RV AC Systems need to operate a peak efficiency to keep an RV cool in the summer. Even the best insulated RVs are much more susceptible to outside temperatures than the average house. Combine that with the fact that RVs are generally put in varying elements and conditions (sand / dust, etc), and it's easy to see why maintaining an RV AC at peak efficiency is crucial to glamping comfort!
Our RVIA Certified Friends!
For this RV Maintenance video series, we're partnering up with our friends Todd and Stephanie of the Youtube channel Two Beards and a Babe! www.youtube.com…
Todd is an instructor at the National RV Training Academy (nrvta.com…), where they teach the RV Industry Association Certification courses for both technicians, inspectors, and even those who just want to know more about servicing their own RV!
We're very fortunate to have them on board for this video series!
Items / Tools Required
The tool required are pretty basic and not at all expensive:
- Screw Driver – The AC cover on the roof as well as the inside can generally be removed with a phillips screwdriver.
- Spray Bottle (amzn.to/2yGz0gB…) – for light rinsing of the coils.
- EVAP Foam No Rinse (amzn.to/2YnM5uH…) – For the Evaporator coil (NSF Registered – for the air we breath)
- AC Foam Cleaner (amzn.to/2YFIbsc…) – For condenser coil. Cheaper cleaner for the coils that don't touch the air we breath. Also has a great fin brush in the cap!
- Fin Combs (amzn.to/335MFMh…) – To straighten the badly bent fins.
- Metal Duct Tape (amzn.to/2Ypgitp…) – Get the good 48mm stuff!
Prior to and after maintenance, it's a good idea to check the delta-T. This is just a fancy term for the difference (delta) in temperature (T) between the air going into the AC and coming out. To check this, use a food thermometer (not a laser thermometer – we want air temps not surface temps). Run the AC for 10-15 minutes to give it time to stabilize, then measure the temperature at the AC intake and at the closest vent. A good delta T is between 11 and 20 degrees depending on your location and the relative humidity. We forgot to do a pre-check, but we read a delta T of 23 after our maintenance!
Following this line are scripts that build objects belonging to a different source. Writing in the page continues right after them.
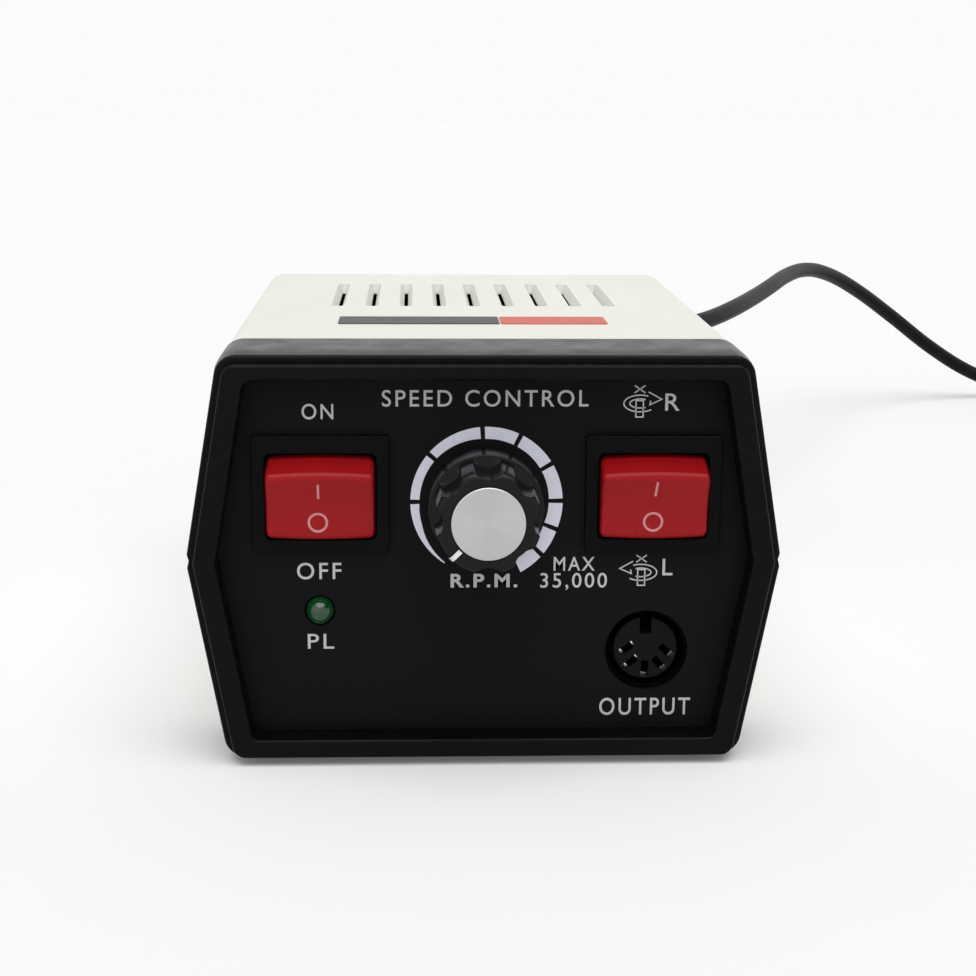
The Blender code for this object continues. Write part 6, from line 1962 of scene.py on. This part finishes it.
def place_camera(stage):
    """The camera at the photograph's place and turn."""
    level = Vector((math.cos(CAMERA_YAW), -math.sin(CAMERA_YAW), 0))
    flat = math.cos(CAMERA_PITCH)
    forward = Vector((math.sin(CAMERA_YAW) * flat, math.cos(CAMERA_YAW) * flat, -math.sin(CAMERA_PITCH)))
    upright = level.cross(forward)
    right = level * math.cos(CAMERA_ROLL) + upright * math.sin(CAMERA_ROLL)
    up = upright * math.cos(CAMERA_ROLL) - level * math.sin(CAMERA_ROLL)
    data = bpy.data.cameras.new("photo_camera")
    data.lens = stage.lens
    data.sensor_width = CAMERA_SENSOR
    camera = bpy.data.objects.new("photo_camera", data)
    turn = Matrix((right, up, -forward)).transposed().to_4x4()
    camera.matrix_world = Matrix.Translation(CAMERA_PLACE) @ turn
    bpy.context.scene.collection.objects.link(camera)
    bpy.context.scene.camera = camera


def hang_lights(stage):
    """A broad soft light high in front and a weaker one at the front left, both even over the floor."""
    for name, place, power in (
        ("key_light", KEY_PLACE, stage.key_power),
        ("fill_light", FILL_PLACE, stage.fill_power),
    ):
        data = bpy.data.lights.new(name, "SUN")
        data.angle = LIGHT_SPREAD
        data.energy = power
        light = bpy.data.objects.new(name, data)
        light.location = place
        light.rotation_euler = (Vector((0, 0, 0)) - Vector(place)).to_track_quat("-Z", "Y").to_euler()
        bpy.context.scene.collection.objects.link(light)


def make_sky(stage):
    """Even light from all round, and plain white for what the camera and reflections see."""
    world = bpy.data.worlds.new("studio")
    world.use_nodes = True
    tree = world.node_tree
    tree.nodes.clear()
    ray = add_node(tree, "ShaderNodeLightPath").outputs
    lit = add_node(tree, "ShaderNodeBackground", Color=WHITE, Strength=stage.sky)
    plain = add_node(tree, "ShaderNodeBackground", Color=WHITE, Strength=BACKDROP_STRENGTH)
    seen = worked_out(tree, "MAXIMUM", ray["Is Camera Ray"], ray["Is Glossy Ray"])
    seen = worked_out(tree, "MAXIMUM", seen, ray["Is Transmission Ray"])
    add_node(tree, "ShaderNodeOutputWorld", Surface=mixed(tree, seen, lit, plain))
    bpy.context.scene.world = world


def lay_floor():
    """A plain pale floor that takes the object's shadow and looks a little brighter to the camera."""
    places = (-FLOOR_REACH, 0, FLOOR_REACH)
    mesh = skin([[(x, y, 0) for x in places] for y in places], around_ring=False)
    finish, tree, shader = new_finish("pale_floor", FLOOR_GREY, 0.9, Specular_IOR_Level=0.1)
    toned(tree, shader, grain(tree, 0.5, detail=1.0), FLOOR_DARKER, FLOOR_LIGHTER)
    seen = add_node(tree, "ShaderNodeLightPath").outputs["Is Camera Ray"]
    glow = add_node(tree, "ShaderNodeEmission", Color=WHITE, Strength=FLOOR_GLOW)
    both = add_node(tree, "ShaderNodeAddShader")
    for part, socket in zip((shader, glow), both.inputs):
        tree.links.new(part.outputs[0], socket)
    tree.links.new(mixed(tree, seen, shader, both), tree.nodes["Material Output"].inputs["Surface"])
    floor = bpy.data.objects.new("floor", mesh)
    mesh.materials.append(finish)
    bpy.context.scene.collection.objects.link(floor)


# Operators and panel

FINISHES = {}


def ready(context):
    """The user's settings and the finishes made from them, which all operators share."""
    settings = context.scene.control_box
    if not FINISHES:
        FINISHES.update(make_finishes(settings))
    return settings, FINISHES


class CONTROLBOX_OT_stage(bpy.types.Operator):
    """Set the camera, lay the pale floor and hang the soft lights"""

    bl_idname = "controlbox.stage"
    bl_label = "Stage"

    def execute(self, context):
        build_stage(*ready(context))
        return {"FINISHED"}


class CONTROLBOX_OT_lead(bpy.types.Operator):
    """Make the mains lead with its relief, tied coil and plug"""

    bl_idname = "controlbox.lead"
    bl_label = "Mains Lead"

    def execute(self, context):
        build_lead(*ready(context))
        return {"FINISHED"}


class CONTROLBOX_OT_bezel(bpy.types.Operator):
    """Make the black frame round the front"""

    bl_idname = "controlbox.bezel"
    bl_label = "Front Bezel"

    def execute(self, context):
        build_bezel(*ready(context))
        return {"FINISHED"}


class CONTROLBOX_OT_front_plate(bpy.types.Operator):
    """Make the front plate with its words, icons and scale"""

    bl_idname = "controlbox.front_plate"
    bl_label = "Front Plate"

    def execute(self, context):
        build_front_plate(*ready(context))
        return {"FINISHED"}


class CONTROLBOX_OT_case_halves(bpy.types.Operator):
    """Make the cover and base with their slots, posts, wells and feet"""

    bl_idname = "controlbox.case_halves"
    bl_label = "Case Halves"

    def execute(self, context):
        build_case_halves(*ready(context))
        return {"FINISHED"}


class CONTROLBOX_OT_switches(bpy.types.Operator):
    """Make both rocker switches with their marks"""

    bl_idname = "controlbox.switches"
    bl_label = "Rocker Switches"

    def execute(self, context):
        build_switches(*ready(context))
        return {"FINISHED"}


class CONTROLBOX_OT_dial(bpy.types.Operator):
    """Make the fluted knob with its cap and pointer"""

    bl_idname = "controlbox.dial"
    bl_label = "Speed Dial"

    def execute(self, context):
        build_dial(*ready(context))
        return {"FINISHED"}


class CONTROLBOX_OT_lamp(bpy.types.Operator):
    """Make the pilot lamp's green lens"""

    bl_idname = "controlbox.lamp"
    bl_label = "Pilot Lamp"

    def execute(self, context):
        build_lamp(*ready(context))
        return {"FINISHED"}


class CONTROLBOX_OT_socket(bpy.types.Operator):
    """Make the handpiece socket with its insert and contacts"""

    bl_idname = "controlbox.socket"
    bl_label = "Handpiece Socket"

    def execute(self, context):
        build_socket(*ready(context))
        return {"FINISHED"}


class CONTROLBOX_OT_back(bpy.types.Operator):
    """Make the rear panel with its fuse holder and pedal jack"""

    bl_idname = "controlbox.back"
    bl_label = "Rear Panel"

    def execute(self, context):
        build_back(*ready(context))
        return {"FINISHED"}


class CONTROLBOX_OT_inside(bpy.types.Operator):
    """Give the parts inside the case their finishes"""

    bl_idname = "controlbox.inside"
    bl_label = "Inner Parts"

    def execute(self, context):
        dress_inside(*ready(context))
        return {"FINISHED"}


SETTING_GROUPS = (CaseSettings, PanelSettings, SwitchSettings, DialSettings, FittingSettings, StageSettings)
OPERATORS = (
    CONTROLBOX_OT_stage,
    CONTROLBOX_OT_lead,
    CONTROLBOX_OT_bezel,
    CONTROLBOX_OT_front_plate,
    CONTROLBOX_OT_case_halves,
    CONTROLBOX_OT_switches,
    CONTROLBOX_OT_dial,
    CONTROLBOX_OT_lamp,
    CONTROLBOX_OT_socket,
    CONTROLBOX_OT_back,
    CONTROLBOX_OT_inside,
)


class CONTROLBOX_PT_pieces(bpy.types.Panel):
    """Lists the settings and the pieces of the control box"""

    bl_idname = "CONTROLBOX_PT_pieces"
    bl_label = "Control Box"
    bl_space_type = "VIEW_3D"
    bl_region_type = "UI"
    bl_category = "Control Box"

    def draw(self, context):
        settings = context.scene.control_box
        for part in ("case", "panel", "switch", "dial", "fitting", "stage"):
            group = getattr(settings, part)
            column = self.layout.column(heading=part.capitalize())
            for name in group.bl_rna.properties.keys():
                if name not in ("rna_type", "name"):
                    column.prop(group, name)
        for operator in OPERATORS:
            self.layout.operator(operator.bl_idname)


CLASSES = (*SETTING_GROUPS, ControlBoxSettings, *OPERATORS, CONTROLBOX_PT_pieces)


def register():
    for made in CLASSES:
        bpy.utils.register_class(made)
    bpy.types.Scene.control_box = PointerProperty(type=ControlBoxSettings)


def unregister():
    del bpy.types.Scene.control_box
    for made in reversed(CLASSES):
        bpy.utils.unregister_class(made)


def main():
    register()
    scene = bpy.context.scene
    scene.view_settings.view_transform = "Standard"
    for operator in OPERATORS:
        group, name = operator.bl_idname.split(".")
        getattr(getattr(bpy.ops, group), name)()


if __name__ == "__main__":
    main()
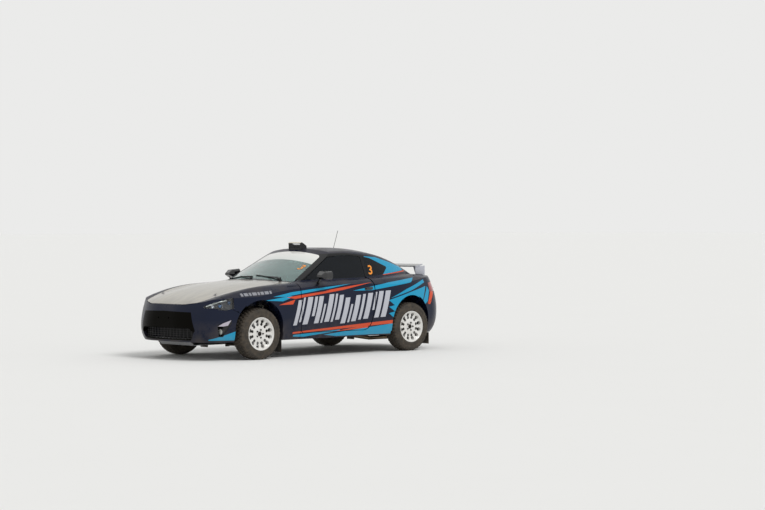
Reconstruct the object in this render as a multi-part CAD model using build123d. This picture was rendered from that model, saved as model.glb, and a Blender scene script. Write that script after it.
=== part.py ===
from build123d import *
from math import cos, radians, sin, tan
import os

# Two-door rally coupe, in millimetres.
# X runs from nose (-) to tail (+), Y to the right-hand side, Z up from the floor.

WHEELBASE = 2570
FRONT_AXLE = -1275
REAR_AXLE = FRONT_AXLE + WHEELBASE
TRACK = 1530
AXLE_Y = TRACK / 2
TYRE_R = 317
AXLE_Z = TYRE_R

ARCH_R = 352
ARCH_Z = 378
WELL_R = 366
WELL_Y = 470
LIP_Y = 850
LINER = 12
PANEL = 40
SKIN = 28
MOVING_GAP = 6
SEAM = 4
GLASS = 6

SILL_Z = 225
FLOOR_Z = 270
CABIN_Y = 655
CABIN_FRONT = -640
CABIN_REAR = 900

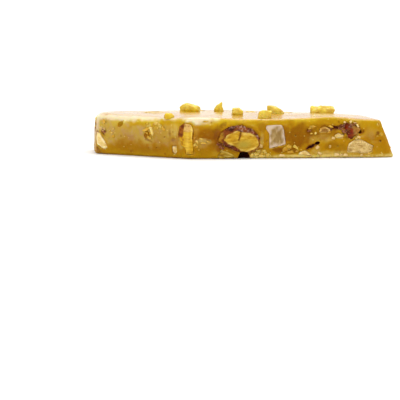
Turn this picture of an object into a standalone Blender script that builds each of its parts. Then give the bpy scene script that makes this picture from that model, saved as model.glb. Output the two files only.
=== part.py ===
"""Almond toffee: one piece broken off a poured slab, with chopped almonds set in it.

Metres, +Z up. The piece rests on z = 0, centred on the origin, with its long broken face towards -Y.
"""

import math
import random
from collections import namedtuple

import bmesh
import bpy
from mathutils import Matrix, Vector, noise

MM = 0.001

# The broken outline, anticlockwise seen from above: where each corner's foot and top lie (x, y), how far its
# top edge is rounded, and how far the break wanders from a straight line there, all in millimetres. Wall i
# runs from corner i to the next one, and "left" is the slab's own poured rim, which is rounder than a break.
Corner = namedtuple("Corner", "wall foot top rim wander")
CORNERS = [
    Corner("front", (-15.0, -29.0), (-15.1, -28.7), 0.6, 0.3),
    Corner("right", (48.2, -23.6), (43.6, -23.4), 0.4, 0.5),
    Corner("back_right", (43.9, -3.0), (40.9, -2.2), 0.45, 2.4),
    Corner("back", (24.4, 18.0), (23.0, 16.6), 0.45, 3.0),
    Corner("back_left", (-3.6, 29.0), (-3.6, 27.6), 0.5, 2.4),
    Corner("left_back", (-32.6, 22.0), (-31.6, 21.0), 1.0, 2.6),
    Corner("left", (-48.0, 4.0), (-47.0, 4.0), 2.6, 0.9),
    Corner("front_left", (-45.5, -11.4), (-44.3, -12.1), 2.2, 0.5),
]
THICKNESS = 12.1 * MM
THINNING = 1.0 * MM
THIN_FROM, THIN_TO = -15.0 * MM, 47.0 * MM
FOOT_ROUND = 0.45 * MM
OUTLINE_STEP = 2.0 * MM
WALL_RINGS = 5
RIM_RINGS = 2
TOP_RINGS = [0.88, 0.70, 0.48, 0.24]

# Waves of the break on the walls, how long and how upright its wandering is, and the slow swell of the top.
WANDER_LENGTH = 13.0 * MM
WANDER_UPRIGHT = 0.35
LEAN_STEP = 0.8 * MM
RIPPLE_DEPTH = 0.30 * MM
RIPPLE_LENGTH = 7.5 * MM
SWELL_HEIGHT = 0.35 * MM
SWELL_LENGTH = 19.0 * MM

# The top also rises towards the back, by BACK_RISE in all, and in broad humps: where their middle is (x, y), how
# wide they are each way and how high.
BACK_RISE = 0.75 * MM
BACK_FROM, BACK_TO = -26.0 * MM, -4.0 * MM
Hump = namedtuple("Hump", "x y width depth height")
HUMPS = [
    Hump(29.0, -22.0, 8.5, 36.0, 0.95),
    Hump(-47.0, -12.0, 9.0, 12.0, 0.40),
]

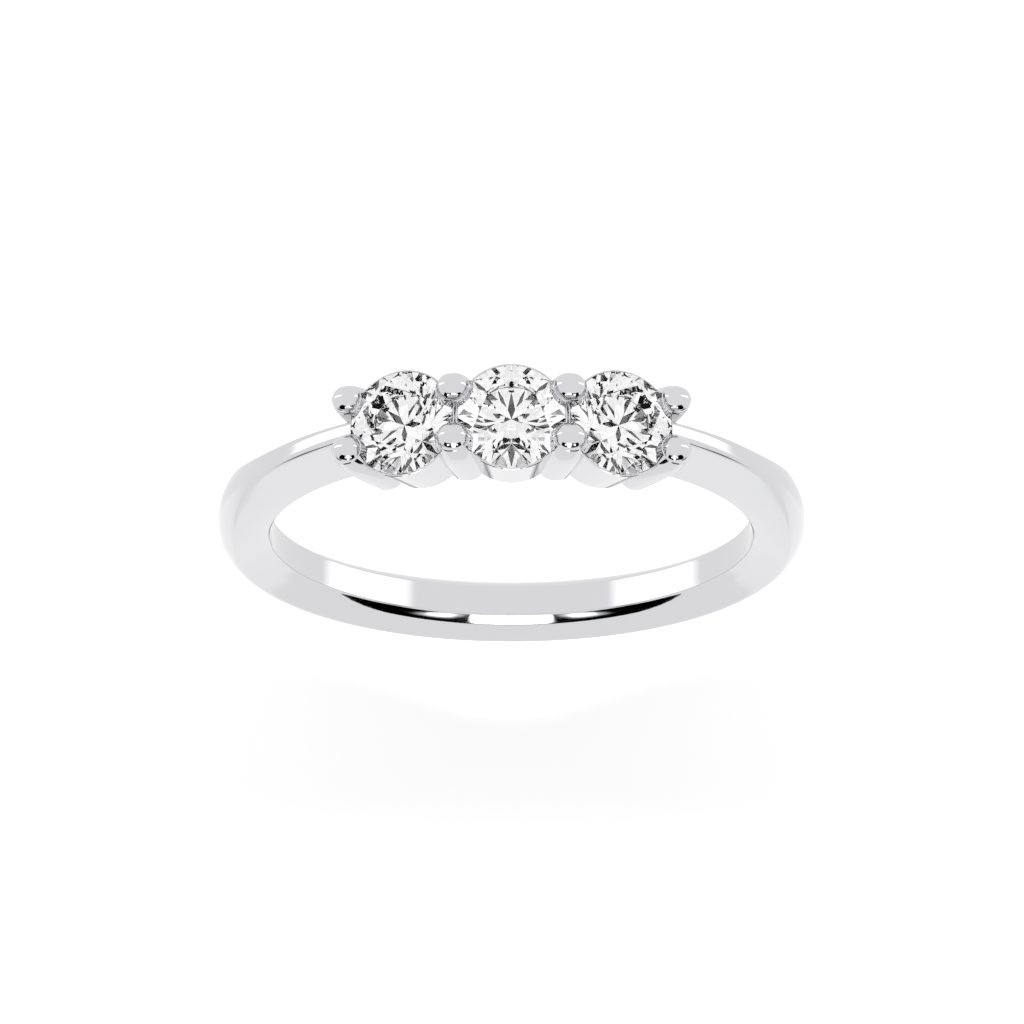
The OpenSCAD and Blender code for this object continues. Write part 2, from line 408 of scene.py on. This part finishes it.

Before we delve into the details of the maintenance, you'll notice a common theme: Air Flow! Dirt, bugs, bent fins, poorly ducted areas… they all impede air flow and the efficiency of heat transfer. And, that's what it's all about – transferring heat OUT (or in for heat pump mode).
Top Side Maintenance
Top side maintenance is mostly about cleaning and should be done twice a year. One of those times should be in the spring before it starts getting hot! Get rid of anything that's not supposed to be there including, bugs, wasp nests, etc. Also cleaning out the fins of any dirt and debris and straightening out any bent fins.
To clean the evaporator coil, you will want to use this cleaner made for the evap coil: amzn.to/2YnM5uH… This cleaner is more expensive, but it's NSF certified (food grade) and is safe to have the air we breath passing over it.
To clean the condenser coil, a less expensive alternative can be used (amzn.to/2YFIbsc…). This can also comes with a brush built into the cap that is worth the price of the can alone!
Both coils can be rinsed if needed using a simple spray bottle. It's not rocket science… Clean and straighten and make the unit look as new as possible.
Maintenance on the under-side of the AC (inside the RV) should be done once a season (4 times a year). This is a lot of the same: just cleaning and checking air flow.
First, remove and clean the filters and just generally clean the surrounding parts. The air filters can certainly be cleaned more than 4 times a year if needed.
In addition to general cleaning, you will want to check air flow. Every register side of the AC is different but, in general, you just want to make sure the hot and cold sides are isolated from each other with no bleed-over. This can cause a short-cycle where the cold air goes back into the system, which can freeze the evaporator. Also, related to air flow, check for any obstructions like roof material, etc. If your RV has AC ducting, make sure the path between the AC and the ducting is clean and has no gaps bleeding your freshly cooled air into the roof.
Cleaning and air flow pretty much sums it up. You want good airflow where you're supposed to (coils, vents, etc.), and no airflow where it shouldn't (hot/cold sides, bleeding into roof, etc).
Not only will routine maintenance improve the AC's efficiency and ability to keep you cool in the summer, it can help prevent costly repairs.